■ **PROBLEM DESCRIPTION**
Write out the material below exactly, beginning at the line that contains "Write the Blender" and ending with its last line, both ends included; write nothing else.

■ **INPUT DATA**
----------------------------------------

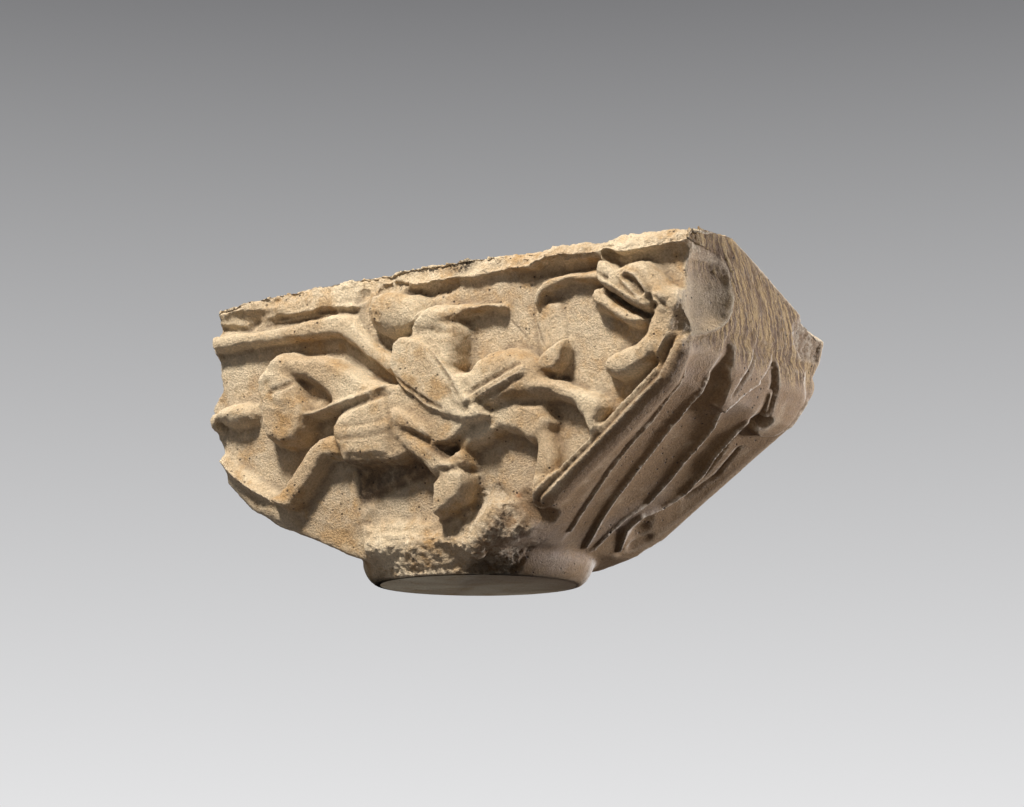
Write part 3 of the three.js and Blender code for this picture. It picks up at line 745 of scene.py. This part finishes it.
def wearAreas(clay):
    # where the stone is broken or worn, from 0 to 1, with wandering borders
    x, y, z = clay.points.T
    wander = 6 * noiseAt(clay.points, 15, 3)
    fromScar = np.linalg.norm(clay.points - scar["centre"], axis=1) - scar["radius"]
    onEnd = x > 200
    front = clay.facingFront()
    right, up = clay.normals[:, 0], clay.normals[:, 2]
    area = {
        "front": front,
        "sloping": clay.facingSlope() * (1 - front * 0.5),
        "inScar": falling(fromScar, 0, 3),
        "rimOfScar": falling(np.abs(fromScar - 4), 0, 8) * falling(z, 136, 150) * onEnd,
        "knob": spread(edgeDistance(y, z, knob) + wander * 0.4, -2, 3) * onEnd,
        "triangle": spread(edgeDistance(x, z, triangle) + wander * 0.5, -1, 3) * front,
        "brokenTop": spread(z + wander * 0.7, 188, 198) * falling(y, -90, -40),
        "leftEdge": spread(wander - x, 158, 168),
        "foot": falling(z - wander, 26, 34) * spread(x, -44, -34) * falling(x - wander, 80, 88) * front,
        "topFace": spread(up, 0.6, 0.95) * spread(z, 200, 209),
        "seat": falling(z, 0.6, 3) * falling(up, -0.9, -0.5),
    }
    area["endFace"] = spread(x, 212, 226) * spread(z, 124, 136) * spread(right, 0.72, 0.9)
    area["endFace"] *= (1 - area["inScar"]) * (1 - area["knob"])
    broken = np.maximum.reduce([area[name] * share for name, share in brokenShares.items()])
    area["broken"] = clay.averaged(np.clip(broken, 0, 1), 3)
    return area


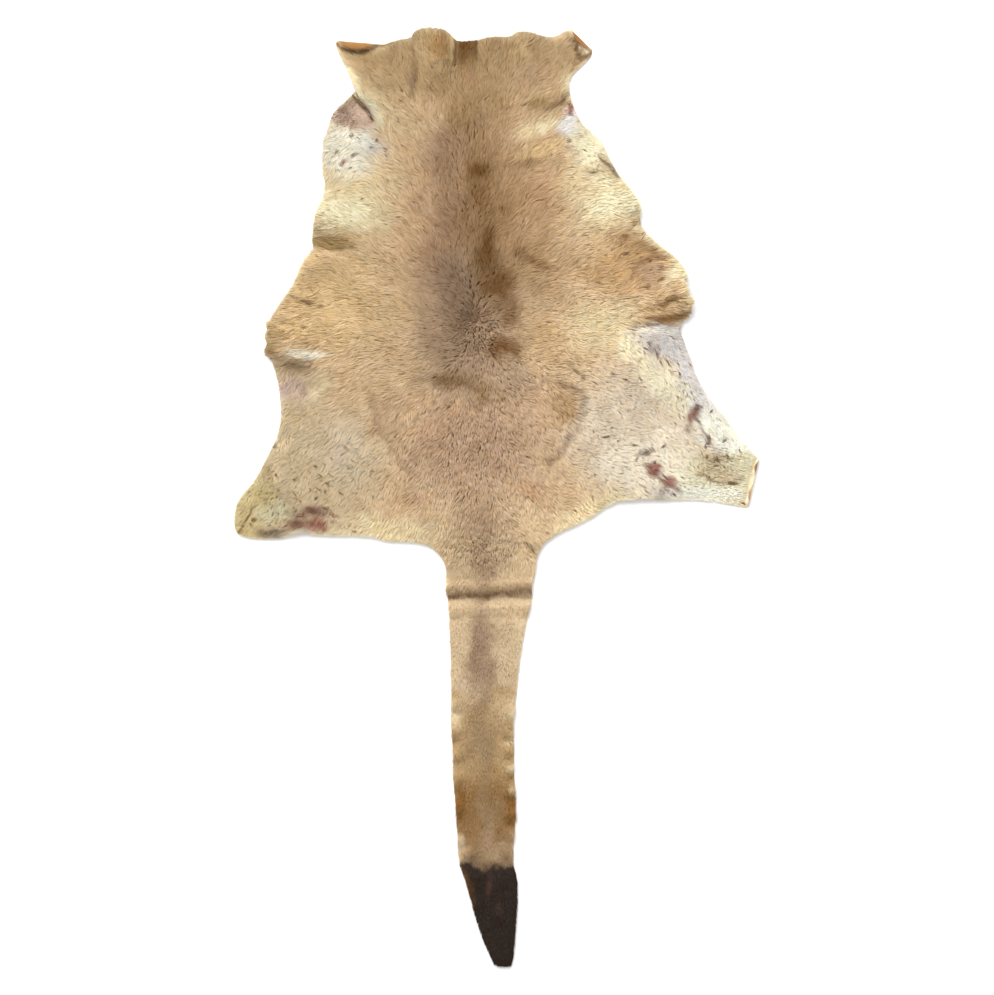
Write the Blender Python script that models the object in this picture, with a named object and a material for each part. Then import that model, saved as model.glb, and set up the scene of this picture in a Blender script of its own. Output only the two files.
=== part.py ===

----------------------------------------

■ **RESULT OF THE EXERCISE**
Write the Blender Python script that models the object in this picture, with a named object and a material for each part. Then import that model, saved as model.glb, and set up the scene of this picture in a Blender script of its own. Output only the two files.
=== part.py ===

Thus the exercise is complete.